The strap is also quite comfortable. It’s supple and soft with absolutely no break-in time. Which is good, because the watch itself is very uncomfortable. As noted several times, it’s friggin’ huge. It doesn’t feel like a watch at all… more like a splint or a cast that restricts the motion of your wrist/hand (having broken my left wrist once when I was younger, I can speak to this from experience). That said, I have a smaller wrist at 7″, so this is not a watch for me. The 59mm lug-to-lug shoots right over both sides of my arm, while the 11mm crown digs into my hand fiercely. This would have been an appropriate watch to put the crown by 9. I think if your wrist in under 8″ with a wide top surface, this is unlikely to fit you.
But, I fully expected that. I didn’t ask to borrow this one because I wanted to wear it, but rather because I loved the design. And from that perspective, this is one of their most successful watches. It’s distinct, super manly and well styled. Despite the size, it also looks good with casual, rugged clothing…as well as vehicles, tanks, aircraft carriers, grenades, machetes, etc… Of course, I am a bit disappointed that I can’t wear it.
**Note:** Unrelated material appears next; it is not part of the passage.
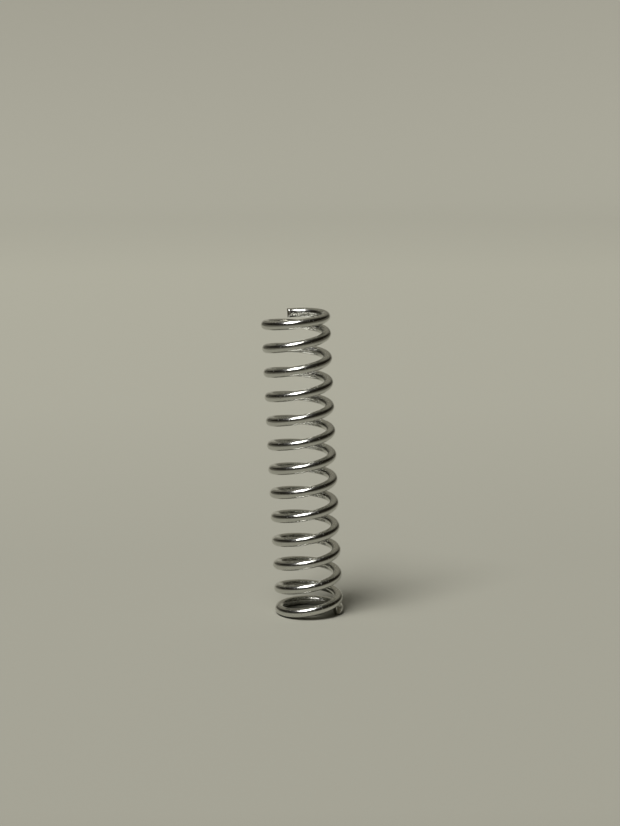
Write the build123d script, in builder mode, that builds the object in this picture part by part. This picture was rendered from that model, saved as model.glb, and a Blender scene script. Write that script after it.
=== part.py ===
from build123d import *
from math import cos, radians, sin, tan
import os

# Small compression spring, coiled right-handed from one length of round spring wire.
# Both ends are closed and left unground: the last turn is laid down beside its neighbour and
# the wire is sheared off. The lower closed turn lies flat, as the spring stands on it, but in a
# plane that is a few degrees out of square with the coil, as unground ends are. Z is the coil
# axis, and the origin is on it, level with the lowest point of the wire.

# Driving dimensions, in millimetres, turns and degrees
wire_diameter = 0.8
outside_diameter = 6.0
free_length = 26.8
total_turns = 13.36  # tip to tip, with one closed turn at each end
lower_tip_gap = 0.03  # clear space between the lower tip and the turn above it
upper_tip_gap = 0.11  # clear space between the upper tip and the turn below it
lower_opening_height = 0.24  # the wire reaches its full pitch this far above the closed turn
upper_opening_height = 1.0  # the same at the upper end
lower_tip_bearing = -24.0  # direction of the lower tip from the axis, measured from +X
seat_tilt = 2.5  # angle between the lower closed turn and square
seat_tilt_bearing = 195.0  # direction in which the lower closed turn is highest
tip_edge_radius = 0.05  # edge of each sheared tip
points_per_turn = 16  # of the path that the wire follows

# Derived dimensions
wire_radius = wire_diameter / 2
coil_radius = outside_diameter / 2 - wire_radius
active_turns = total_turns - 2


def bearing(turn):
    """Direction of the wire from the axis, in degrees, counted in turns from the lower tip."""
    return lower_tip_bearing + 360 * turn


def seat_height(turn):
    """Height of the plane that the lower closed turn lies on, under the wire at this turn."""
    seat_rise = coil_radius * tan(radians(seat_tilt))
    return seat_rise * (1 + cos(radians(bearing(turn) - seat_tilt_bearing)))


lower_neighbour_height = seat_height(0) + wire_diameter + lower_tip_gap
upper_neighbour_height = wire_diameter + upper_tip_gap
coiled_height = free_length - wire_diameter - lower_neighbour_height - upper_neighbour_height
pitch = coiled_height / active_turns


def opened(clearance, opening_height):
    """How far the wire has left a closed turn, where the active coil would be clearance above it.

    It is the greater of the clearance and nothing, with the pitch opening evenly in between.
    """
    if clearance <= -opening_height:
        return 0
    if clearance >= opening_height:
        return clearance
    return (clearance + opening_height) ** 2 / (4 * opening_height)


def wire_centre(turn):
    """Point on the wire's centre line, counted in turns from the lower tip."""
    if turn < total_turns / 2:
        active_coil = lower_neighbour_height + pitch * (turn - 1)
        clearance = active_coil - seat_height(turn)
        height = wire_radius + seat_height(turn) + opened(clearance, lower_opening_height)
    else:
        clearance = upper_neighbour_height + pitch * (total_turns - turn - 1)
        height = free_length - wire_radius - opened(clearance, upper_opening_height)
    angle = radians(bearing(turn))
    return (coil_radius * cos(angle), coil_radius * sin(angle), height)


def heading(turn):
    """Direction in which the wire runs."""
    step = 0.001
    return Vector(*wire_centre(turn + step)) - Vector(*wire_centre(turn - step))


path_steps = round(total_turns * points_per_turn)
path_turns = [total_turns * step / path_steps for step in range(path_steps + 1)]

with BuildPart() as spring:
    with BuildLine():
        centre_line = Spline(
            *[wire_centre(turn) for turn in path_turns],
            tangents=[heading(0), heading(total_turns)],
            tangent_scalars=[1, 1],
        )
    with BuildSketch(Plane(origin=centre_line @ 0, z_dir=centre_line % 0)):
        Circle(wire_radius)
    sweep(is_frenet=True)
    sheared_tips = spring.faces().filter_by(GeomType.PLANE)
    fillet(sheared_tips.edges(), tip_edge_radius)

os.makedirs("parts", exist_ok=True)
spring.part.label = "spring"
export_step(spring.part, "parts/spring.step")
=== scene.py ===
from math import acos, cos, pi, radians, sin, tan

import bmesh
import bpy
from mathutils import Matrix, Vector


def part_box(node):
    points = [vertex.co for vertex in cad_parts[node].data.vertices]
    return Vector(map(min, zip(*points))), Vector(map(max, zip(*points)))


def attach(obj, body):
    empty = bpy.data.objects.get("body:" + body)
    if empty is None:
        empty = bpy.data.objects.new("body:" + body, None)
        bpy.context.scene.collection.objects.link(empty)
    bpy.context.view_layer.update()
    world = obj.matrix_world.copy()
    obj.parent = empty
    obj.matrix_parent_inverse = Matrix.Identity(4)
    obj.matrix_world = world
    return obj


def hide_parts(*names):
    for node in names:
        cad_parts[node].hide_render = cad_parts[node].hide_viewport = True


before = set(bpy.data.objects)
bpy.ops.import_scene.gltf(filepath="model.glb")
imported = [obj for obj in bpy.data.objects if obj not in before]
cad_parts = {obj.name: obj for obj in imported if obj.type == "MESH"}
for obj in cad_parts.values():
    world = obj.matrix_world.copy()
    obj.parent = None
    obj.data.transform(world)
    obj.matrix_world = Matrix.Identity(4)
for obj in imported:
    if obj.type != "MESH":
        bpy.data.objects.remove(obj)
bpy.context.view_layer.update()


# --- Spring wire ---------------------------------------------------------------------------
# One length of hard-drawn spring steel, zinc plated bright and coiled right-handed on an
# arbor. The closed turns at both ends and the active coil between them follow one rule for
# the height of the wire, so the whole coil grows from a geometry-node tree.

def add(tree, kind, inputs=(), **settings):
    """Adds a node to a tree. Its settings are properties of the node, and its inputs are values
    or links, by name or in order. A node given as an input stands for its first output."""
    node = tree.nodes.new(kind)
    for name, value in settings.items():
        setattr(node, name, value)
    by_socket = inputs if isinstance(inputs, dict) else dict(enumerate(inputs))
    for socket, value in by_socket.items():
        if isinstance(value, bpy.types.Node):
            value = value.outputs[0]
        if isinstance(value, bpy.types.NodeSocket):
            tree.links.new(value, node.inputs[socket])
        else:
            node.inputs[socket].default_value = value
    return node


MM = 0.001
PER_MM = 1 / MM
spring_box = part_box("spring")
spring_low, spring_high = Vector(spring_box[0]), Vector(spring_box[1])
outside_diameter = spring_high.x - spring_low.x
free_length = spring_high.z - spring_low.z
wire_diameter = 0.8 * MM
coil_radius = (outside_diameter - wire_diameter) / 2
seat_tilt = radians(2.5)  # of the lower closed turn, out of square with the coil
seat_tilt_bearing = radians(195)  # where the lower closed turn is highest

coil_sizes = {
    "Outside Diameter": outside_diameter,
    "Wire Diameter": wire_diameter,
    "Free Length": free_length,
    "Turns": 13.36,
    "Tip Bearing": radians(-24),
    "Lower Tip Gap": 0.03 * MM,
    "Upper Tip Gap": 0.11 * MM,
    "Lower Opening Height": 0.24 * MM,
    "Upper Opening Height": 1.0 * MM,
    "Seat Tilt": seat_tilt,
    "Seat Tilt Bearing": seat_tilt_bearing,
    "Steps": 1283,  # points along the wire, 96 a turn
    "Sides": 36,  # of the round wire
}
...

Dear Lüm-Tec, you have a great watch here. Now, make a version that non-giants can actually wear. Drop this sucker to 43-42mm, adjust the proportions as needed. Maybe pop the crown on the left side so it doesn’t bruise anyone’s hands, and you’ll be golden. 600M water resistance is cool and all, but this isn’t a dive watch, really, so make it a solid 200 or 300m, and you’ll get the point across. Do all that, and you’ll have one of the best modern, tough sport watches out there. A nice companion piece to the Combat line that is different enough to not really compete with it.